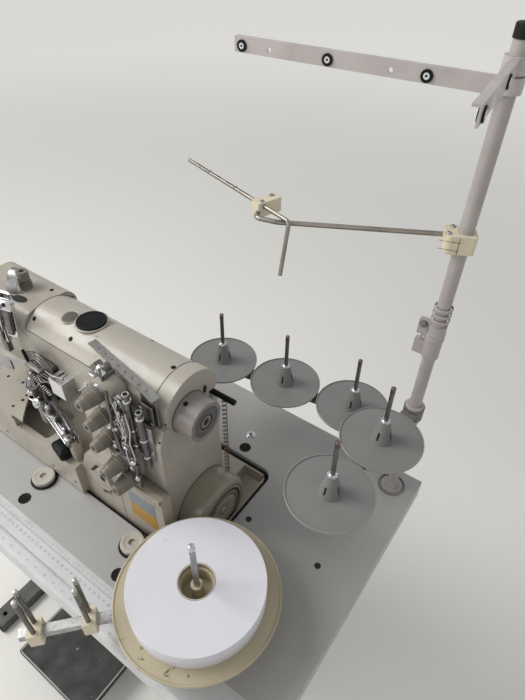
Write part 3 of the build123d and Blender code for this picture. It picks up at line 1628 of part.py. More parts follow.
left_eyelets = [eyelet_first, eyelet_first + eyelet_pitch, eyelet_first + 2 * eyelet_pitch]
left_holes = [eyelet_first + plain_hole_inner, eyelet_first + 2 * eyelet_pitch - plain_hole_outer]
front_eyelets = [front_eyelet_first, front_eyelet_first + front_eyelet_pitch]
front_holes = [front_eyelet_first + plain_hole_front]
top_arm_left = top_arm(
    left_arm_angle, left_arm_top, left_arm_offset, left_arm_length, left_eyelets, left_holes
)
top_arm_front = top_arm(
    front_arm_angle, front_arm_top, front_arm_offset, front_arm_length, front_eyelets, front_holes
)
eyelets_left = arm_eyelets(left_arm_angle, left_arm_top, left_arm_offset, left_eyelets)
eyelets_front = arm_eyelets(front_arm_angle, front_arm_top, front_arm_offset, front_eyelets)

# Reel spindle with its foot on the table, post and collar
with BuildPart() as reel_spindle:
    with BuildSketch(level(reel_x, reel_y, top)):
        Circle(reel_foot_radius)
    extrude(amount=reel_foot_thickness)
    with BuildSketch(level(reel_x, reel_y, top + reel_foot_thickness)):
        Circle(reel_post_radius)
    extrude(amount=reel_plate_height - gap - reel_foot_thickness)
    with BuildSketch(level(reel_x, reel_y, top + reel_plate_height - gap)):
        Circle(reel_collar_radius)
    extrude(amount=-reel_collar_height)
    with BuildSketch(level(reel_x, reel_y, top + reel_plate_height - gap)):
        Circle(reel_spindle_radius)
    extrude(amount=reel_spindle_top - reel_plate_height + gap)

# Bar of the tape guides, clamped on the post under the plate
bar_low = top + reel_bar_height
with BuildPart() as reel_bar:
    with BuildSketch(level(reel_x, reel_y, bar_low, reel_bar_angle)):
        with Locations((reel_bar_length / 2, 0)):
            Rectangle(reel_bar_length, reel_bar_section)
        Circle(reel_post_radius + 6)
        Circle(reel_post_radius, mode=Mode.SUBTRACT)
    extrude(amount=reel_bar_section)

# Round reel plate with the hub that centres the tape core
with BuildPart() as reel_plate:
    with BuildSketch(level(reel_x, reel_y, top + reel_plate_height)):
        Circle(reel_plate_radius)
    extrude(amount=reel_plate_thickness)
    with BuildSketch(level(reel_x, reel_y, top + reel_plate_height + reel_plate_thickness)):
        Circle(tape_core_radius - tape_core_wall - gap)
        Circle(reel_hub_radius, mode=Mode.SUBTRACT)
        with Locations((0, 0)):
            Circle(reel_spindle_radius + 4)
    extrude(amount=reel_hub_height)
    with BuildSketch(level(reel_x, reel_y, top + reel_plate_height)):
        Circle(reel_spindle_radius + shaft_play)
    extrude(amount=reel_plate_thickness + reel_hub_height, mode=Mode.SUBTRACT)

# Roll of tape wound on its core
with BuildPart() as tape_roll:
    with BuildSketch(level(reel_x, reel_y, top + reel_plate_height + reel_plate_thickness)):
        Circle(tape_radius)
        Circle(tape_core_radius - tape_core_wall, mode=Mode.SUBTRACT)
    extrude(amount=tape_width)


def guide_clamp(place):
    """A block that slides along the bar, with its pair of upright tape guide pins."""
    with BuildPart() as clamp:
        with BuildSketch(level(reel_x, reel_y, top + clamp_bottom, reel_bar_angle)):
            with Locations((place, 0)):
                RectangleRounded(clamp_length, clamp_width, 2)
        extrude(amount=clamp_height)
        with BuildSketch(level(reel_x, reel_y, bar_low - swivel_play, reel_bar_angle)):
            with Locations((place, 0)):
                Rectangle(clamp_length + 1, reel_bar_section + 2 * swivel_play)
        extrude(amount=reel_bar_section + 2 * swivel_play, mode=Mode.SUBTRACT)
        with BuildSketch(level(reel_x, reel_y, top + clamp_bottom + clamp_height, reel_bar_angle)):
            with Locations((place, -clamp_pin_spread / 2), (place, clamp_pin_spread / 2)):
                Circle(clamp_pin_radius)
        extrude(amount=clamp_pin_top - clamp_bottom - clamp_height)
    return clamp


guide_clamp_1 = guide_clamp(clamp_places[0])
guide_clamp_2 = guide_clamp(clamp_places[1])

pieces = {
    "table_top": table_top,
    "stand_frame": stand_frame,
    "treadle": treadle,
    "bed_cushions": bed_cushions,
    "bed_casting": bed_casting,
    "arm_casting": arm_casting,
    "arm_top_cover": arm_top_cover,
    "arm_end_cap": arm_end_cap,
    "end_boss": end_boss,
    "upper_shaft": upper_shaft,
    "motor_housing": motor_housing,
    "handwheel": handwheel,
    "front_cover": front_cover,
    "cloth_plate": cloth_plate,
    "needle_plate": needle_plate,
    "feed_dog": feed_dog,
    "looper": looper,
    "needle_bar": needle_bar,
    "needles": needles,
    "take_up_lever": take_up_lever,
    "presser_bar": presser_bar,
    "presser_foot": presser_foot,
    "pressure_knob": pressure_knob,
    "tension_posts": tension_posts,
    "knob_1": knob_1,
    "knob_2": knob_2,
    "knob_3": knob_3,
    "knob_4": knob_4,
    "knob_5": knob_5,
    "thread_strip": thread_strip,
    "tube_guides": tube_guides,
    "thread_guard": thread_guard,
    "eye_guard": eye_guard,
    "lifter_lever": lifter_lever,
    "lifter_spring": lifter_spring,
    "oil_cap": oil_cap,
    "pole_lower": pole_lower,
    "pole_upper": pole_upper,
    "pole_clamp": pole_clamp,
    "pole_cap": pole_cap,
    "carrier_low": carrier_low,
    "carrier_high": carrier_high,
    "spool_rests_low": spool_rests_low,
    "spool_rests_high": spool_rests_high,
    "spindles_low": spindles_low,
    "spindles_high": spindles_high,
    "rod_clamp": rod_clamp,
    "guide_rod": guide_rod,
    "cross_block": cross_block,
    "slotted_rod": slotted_rod,
    "top_arm_left": top_arm_left,
    "top_arm_front": top_arm_front,
    "eyelets_left": eyelets_left,
    "eyelets_front": eyelets_front,
    "reel_spindle": reel_spindle,
    "reel_bar": reel_bar,
    "reel_plate": reel_plate,
    "tape_roll": tape_roll,
    "guide_clamp_1": guide_clamp_1,
    "guide_clamp_2": guide_clamp_2,
}
for name, piece in pieces.items():
    piece.part.label = name
    export_step(piece.part, f"parts/{name}.step")
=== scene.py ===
from math import cos, radians, sin, sqrt, tau
import random
import bpy
import bmesh
from mathutils import Matrix, Vector
from mathutils.bvhtree import BVHTree


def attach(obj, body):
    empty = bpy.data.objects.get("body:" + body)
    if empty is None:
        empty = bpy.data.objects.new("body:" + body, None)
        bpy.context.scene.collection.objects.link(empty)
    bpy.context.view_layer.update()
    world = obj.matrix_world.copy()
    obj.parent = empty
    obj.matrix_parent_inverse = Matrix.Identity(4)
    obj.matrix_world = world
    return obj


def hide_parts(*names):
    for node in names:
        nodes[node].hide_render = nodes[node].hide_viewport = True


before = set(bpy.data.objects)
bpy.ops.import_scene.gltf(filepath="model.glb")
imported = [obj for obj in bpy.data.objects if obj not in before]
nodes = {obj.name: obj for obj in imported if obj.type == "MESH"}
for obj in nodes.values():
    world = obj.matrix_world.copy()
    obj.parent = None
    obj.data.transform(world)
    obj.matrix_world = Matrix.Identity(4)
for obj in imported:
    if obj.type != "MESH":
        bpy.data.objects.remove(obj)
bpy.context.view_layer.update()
scene = bpy.context.scene
rng = random.Random(11)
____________
Challenge:
Starting with the line with "for name, piece" and ending with the line with "bpy.data.objects.remove(obj)", extract every line exactly and nothing outside that span.

Output below:
for name, piece in pieces.items():
    piece.part.label = name
    export_step(piece.part, f"parts/{name}.step")
=== scene.py ===
from math import cos, radians, sin, sqrt, tau
import random
import bpy
import bmesh
from mathutils import Matrix, Vector
from mathutils.bvhtree import BVHTree


def attach(obj, body):
    empty = bpy.data.objects.get("body:" + body)
    if empty is None:
        empty = bpy.data.objects.new("body:" + body, None)
        bpy.context.scene.collection.objects.link(empty)
    bpy.context.view_layer.update()
    world = obj.matrix_world.copy()
    obj.parent = empty
    obj.matrix_parent_inverse = Matrix.Identity(4)
    obj.matrix_world = world
    return obj


def hide_parts(*names):
    for node in names:
        nodes[node].hide_render = nodes[node].hide_viewport = True


before = set(bpy.data.objects)
bpy.ops.import_scene.gltf(filepath="model.glb")
imported = [obj for obj in bpy.data.objects if obj not in before]
nodes = {obj.name: obj for obj in imported if obj.type == "MESH"}
for obj in nodes.values():
    world = obj.matrix_world.copy()
    obj.parent = None
    obj.data.transform(world)
    obj.matrix_world = Matrix.Identity(4)
for obj in imported:
    if obj.type != "MESH":
        bpy.data.objects.remove(obj)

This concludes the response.